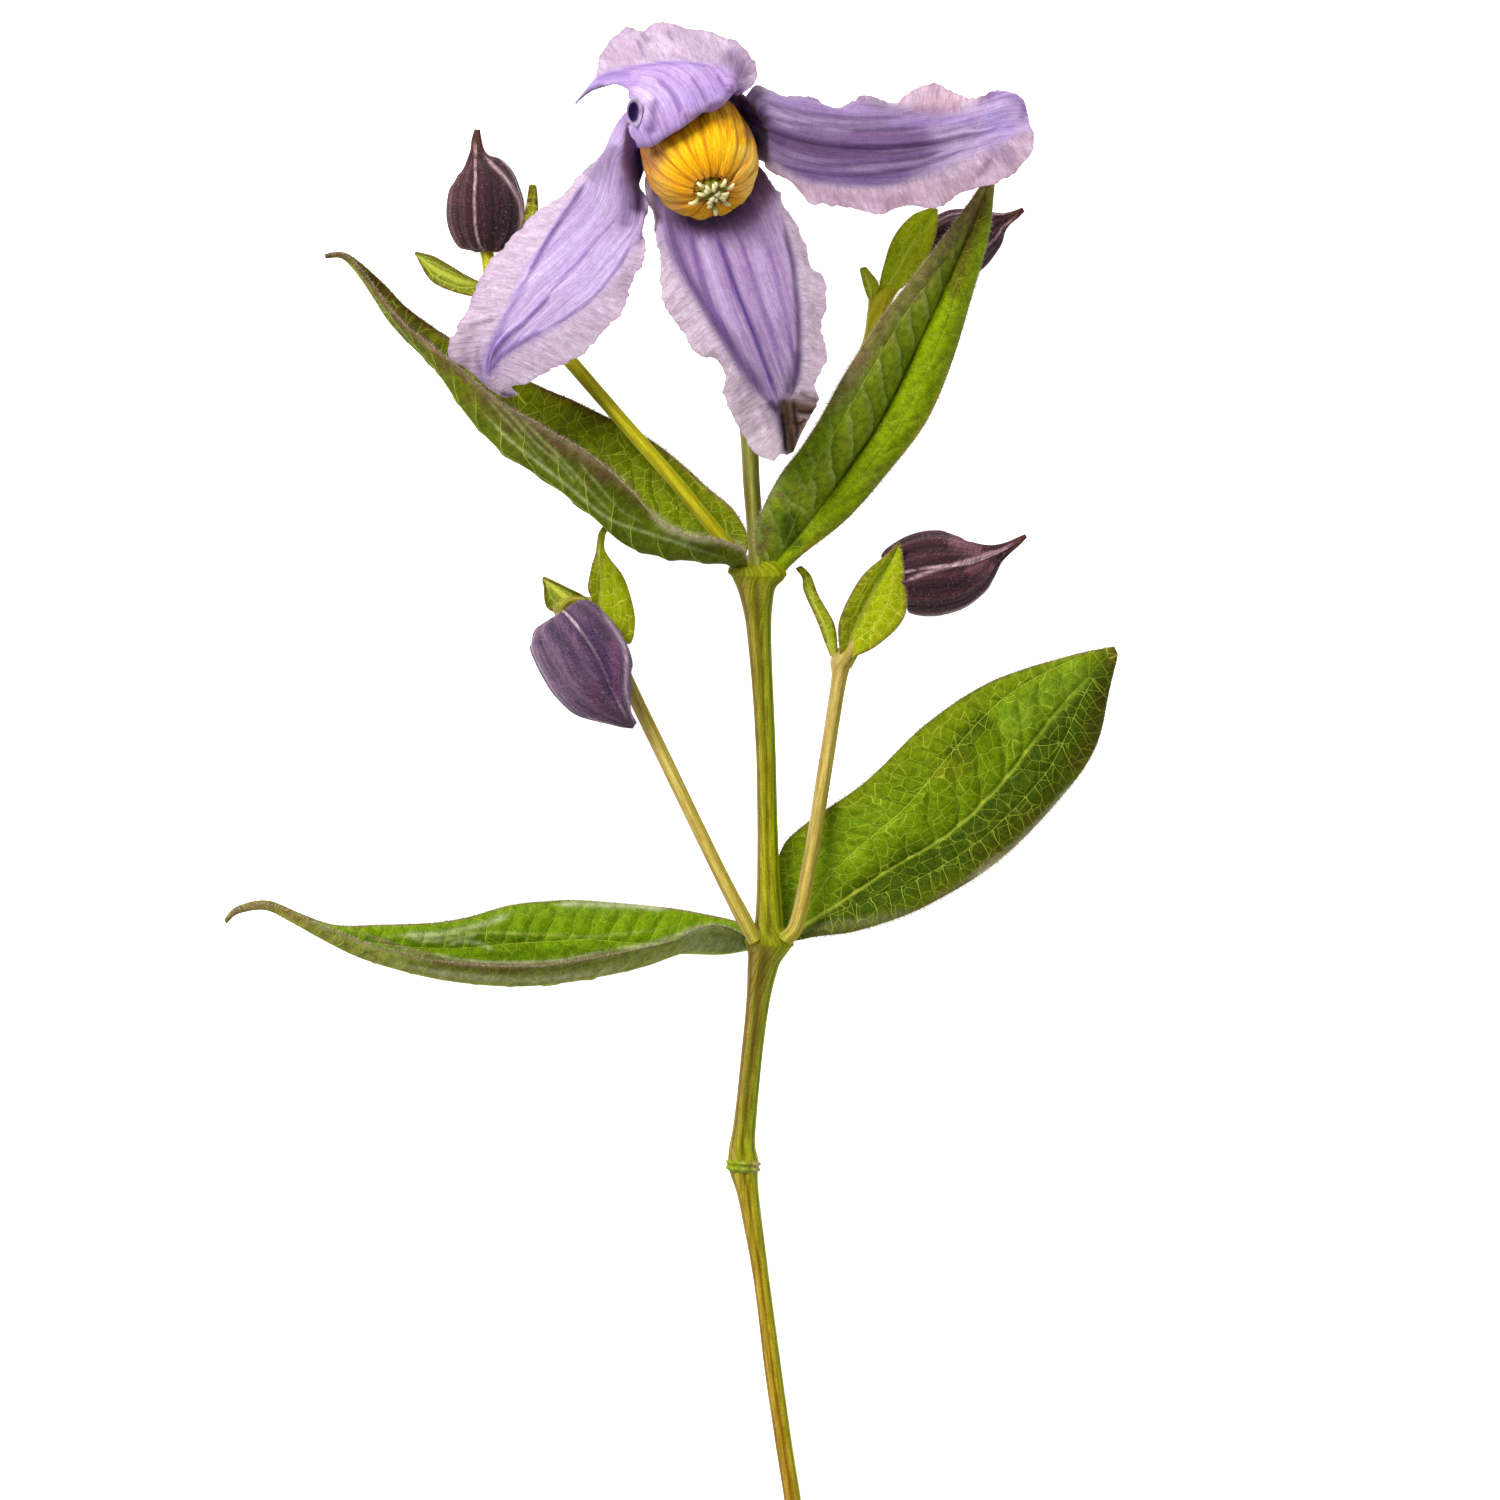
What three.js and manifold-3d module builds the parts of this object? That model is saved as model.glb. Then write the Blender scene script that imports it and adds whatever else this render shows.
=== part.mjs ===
// A cut sprig of clematis: one open, nodding flower with four sepals, four closed buds on side
// stalks, four stalkless leaves and a ribbed stem. It lies on a flat surface, flower towards +Y.
// Millimetres, +Z up. The origin is the middle of the sprig's footprint, on the surface.

import * as THREE from 'three';
import { mergeVertices } from 'three/addons/utils/BufferGeometryUtils.js';
import Module from 'manifold-3d';

const wasm = await Module();
wasm.setup();

// ---------------------------------------------------------------------------------------------
// Driving dimensions
// ---------------------------------------------------------------------------------------------

// Outlines are written as an eye sees them from straight above, projected onto the surface.
const EYE_X = 12.64;
const EYE_Y = 5.6;
const EYE_HEIGHT = 1200;

const GAP = 0.3; // between organs that grow on one another
const WELD = 1e-4; // points nearer than this are one
const SURFACE_SIZE = 400;
const SURFACE_DEPTH = 20;

const LEAF_THICKNESS = 0.7;
const SEPAL_THICKNESS = 0.7;
const BRACT_THICKNESS = 0.6;

const STEM_SIDES = 12;
const STALK_SIDES = 8;
const STEM_RIB = 0.06; // share of the radius by which ribs stand out and furrows sink
const SWELLING_SIDES = 12;
const SWELLING_RINGS = 7;
const RING_RADIUS = 2.75;
const RING_HALF_HEIGHT = 1.1;
const RING_LEAN = 0.075; // sideways, over half its height
const RING_TEETH = 9;
const TOOTH_LENGTH = 0.4; // at the most
const TOOTH_NOTCH = 0.11; // depth of the notches between the teeth

const BUD_SIDES = 24;
const BUD_RINGS = 11;
const BUD_SEAM = 0.3; // height of the four raised seams
const BUD_SEAM_WIDTH = 0.1; // as a share of a quarter turn
const BUD_RIB = 0.22; // height of the ribs between the seams
const BUD_RIBS = 3; // on each of its four sepals
const BUD_TIP_RADIUS = 0.3;

const LEAF_ROWS = 16;
const LEAF_COLUMNS = 8;
const LEAF_PUFF = 0.5; // how far the blade swells between its veins
const LEAF_CROSS_VEINS = 6;
const CROSS_VEIN_DEPTH = 0.45; // share of the swelling that dips at a cross vein
const SEPAL_ROWS = 16;
const SEPAL_COLUMNS = 12;
const SEPAL_RIB = 0.45; // height of the lengthwise ribs of the sepal's middle band
const SEPAL_FRILL = 0.7; // swing of the waved margins
const BRACT_ROWS = 6;
const BRACT_COLUMNS = 4;

const COLUMN_LENGTH = 22; // from the receptacle to the stamens' tips
const OUTER_STAMENS = 20;
const INNER_STAMENS = 10;
const STAMEN_WIDTH = 2.3;
const STAMEN_HEIGHT = 0.45;
const STAMEN_SINK = 1.1; // depth of its edges below the column's outline
const STRAP_VALLEY = 0.75; // depth of the valleys between the straps of the column
const ROW_DROP = 0.3; // how far every other strap lies further in
const INNER_INSET = 1.1; // how far the inner ring of stamens lies inside the outline
const CORE_RINGS = 7;
const CORE_TOP = 20.2;
const TIP_STATIONS = 2; // cross sections along a stamen's tip, after its first
const STYLES = 11;
const STYLE_RADIUS = 0.42;
const STYLE_SIDES = 4;
const STYLE_REACH = 2.7; // from the axis to the tips, at the least
const PLUG_RADIUS = 2;
const PLUG_SIDES = 10;
const PLUG_TAPER = 0.7;
const PLUG_FOOT = 20.8;
const PLUG_TOP = 22.6;

const colours = {
  stem: 0x7d8127,
  flowerStalk: 0x7a7420,
  stalk: 0xb9a24a,
  limeStalk: 0xb3b214,
  leaf: 0x5f8212,
  bract: 0x93a012,
  bud: 0x2e1a24,
  leftBud: 0x5a4560,
  sepal: 0xb9a3d6,
  stamens: 0xe6b31c,
  pistils: 0xe4dca8,
};

// ---------------------------------------------------------------------------------------------
// Places and curves
// ---------------------------------------------------------------------------------------------

// The point at height z that the eye sees over (x, y) of the surface.
function seen([x, y, z]) {
  const share = 1 - z / EYE_HEIGHT;
  return new THREE.Vector3(EYE_X + (x - EYE_X) * share, EYE_Y + (y - EYE_Y) * share, z);
}

function smoothCurve(points) {
  return new THREE.CatmullRomCurve3(points, false, 'catmullrom', 0.5);
}

// A straight-line table of [position, value] pairs, read at a position.
function table(pairs, position) {
  let k = 1;
  while (k < pairs.length - 1 && pairs[k][0] < position) {
    k += 1;
  }
  const [low, lowValue] = pairs[k - 1];
  const [high, highValue] = pairs[k];
  const share = THREE.MathUtils.clamp((position - low) / (high - low), 0, 1);
  return THREE.MathUtils.lerp(lowValue, highValue, share);
}

// Repeatable draws between 0 and 1.
function seededDraws(seed) {
  let state = seed;
  return () => {
    state = (state * 16807) % 2147483647;
    return state / 2147483647;
  };
}

// The flower's own frame: a receptacle that its axis leaves, nodding towards -Y and the eye.
const flowerBase = seen([2, 107.3, 23.5]);
const flowerAxis = new THREE.Vector3(0.21, -0.6, 0.77).normalize();
const flowerRight = new THREE.Vector3(1, 0, 0).addScaledVector(flowerAxis, -flowerAxis.x).normalize();
const flowerUp = new THREE.Vector3().crossVectors(flowerAxis, flowerRight);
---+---
From the first line of the data above to the line holding "import Module from 'manifold-3d';", reproduce each line exactly; emit no other lines.

* [Result of the exercise]:
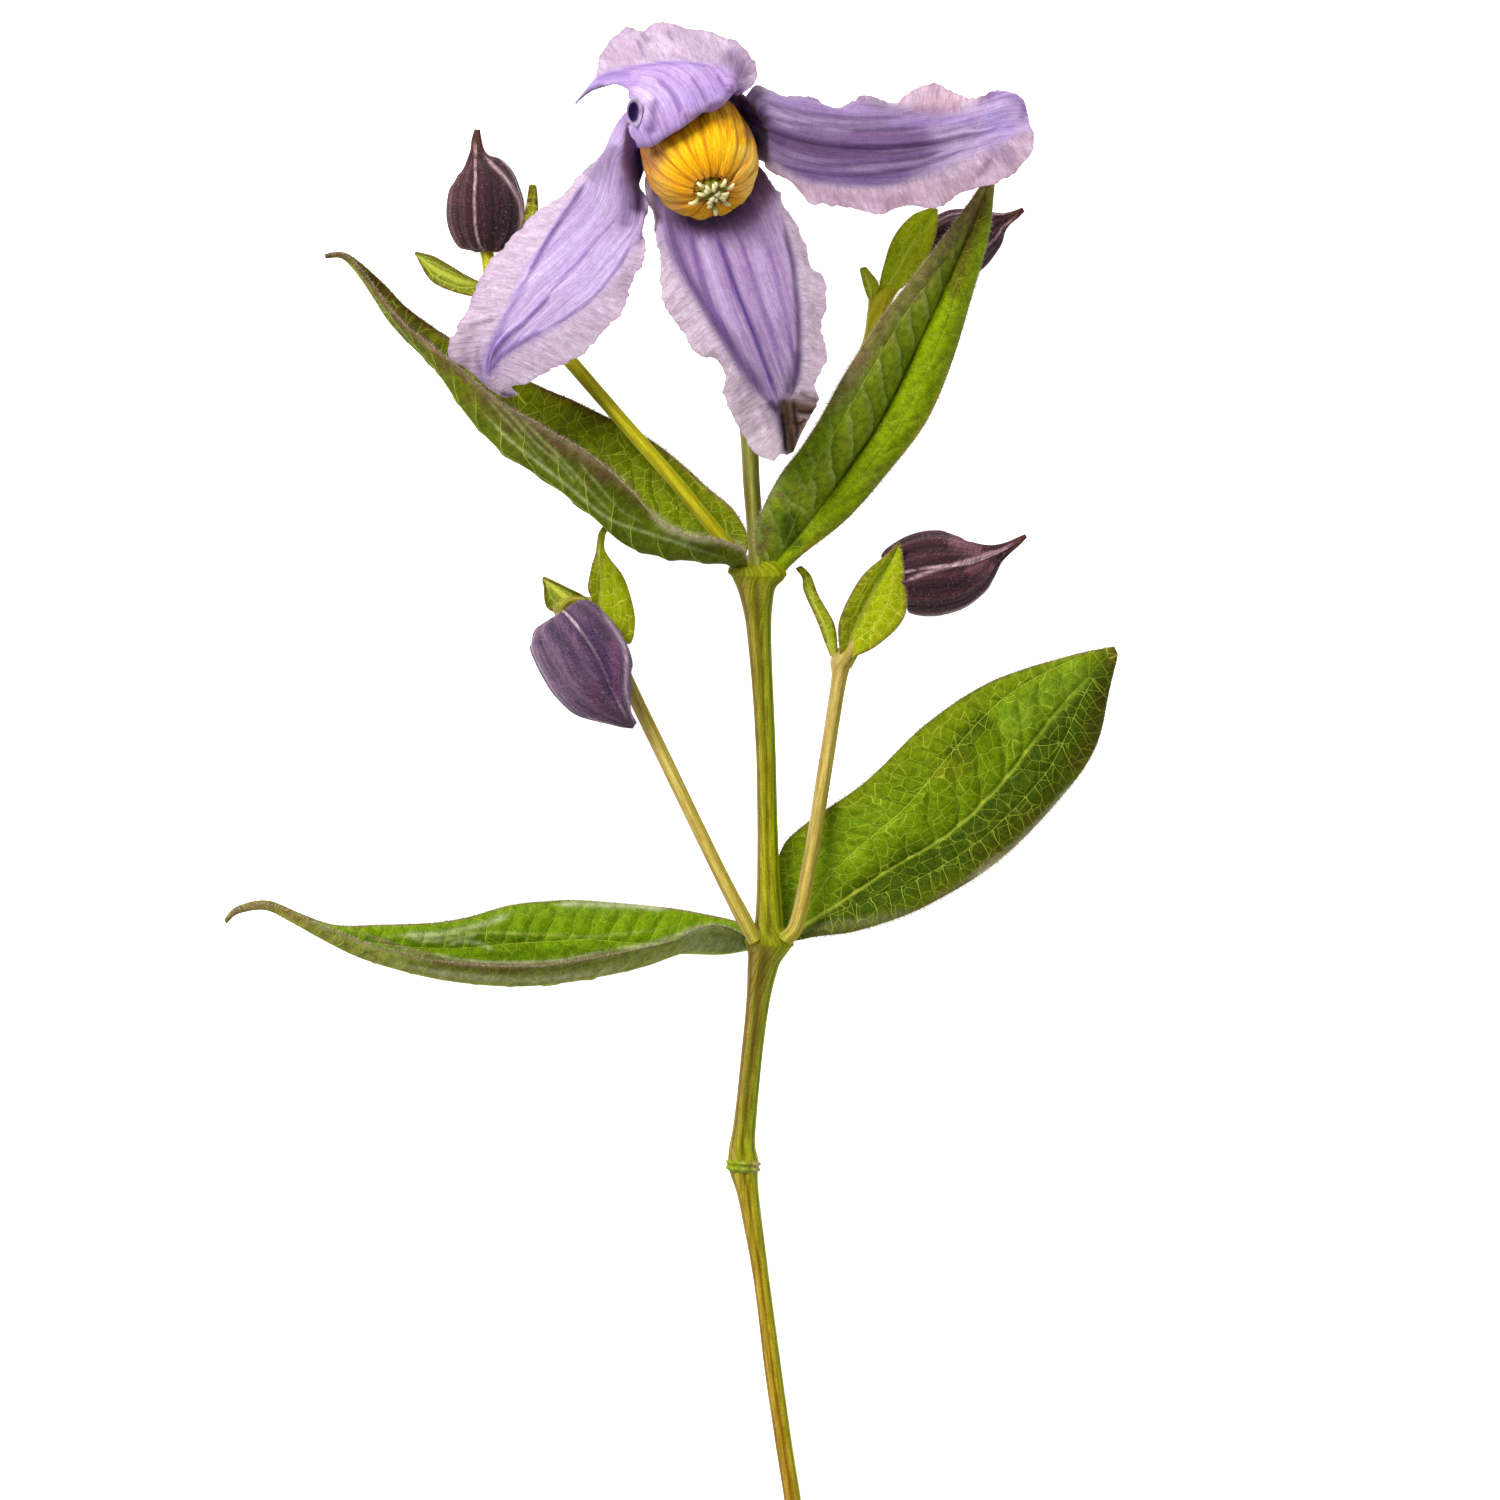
What three.js and manifold-3d module builds the parts of this object? That model is saved as model.glb. Then write the Blender scene script that imports it and adds whatever else this render shows.
=== part.mjs ===
// A cut sprig of clematis: one open, nodding flower with four sepals, four closed buds on side
// stalks, four stalkless leaves and a ribbed stem. It lies on a flat surface, flower towards +Y.
// Millimetres, +Z up. The origin is the middle of the sprig's footprint, on the surface.

import * as THREE from 'three';
import { mergeVertices } from 'three/addons/utils/BufferGeometryUtils.js';
import Module from 'manifold-3d';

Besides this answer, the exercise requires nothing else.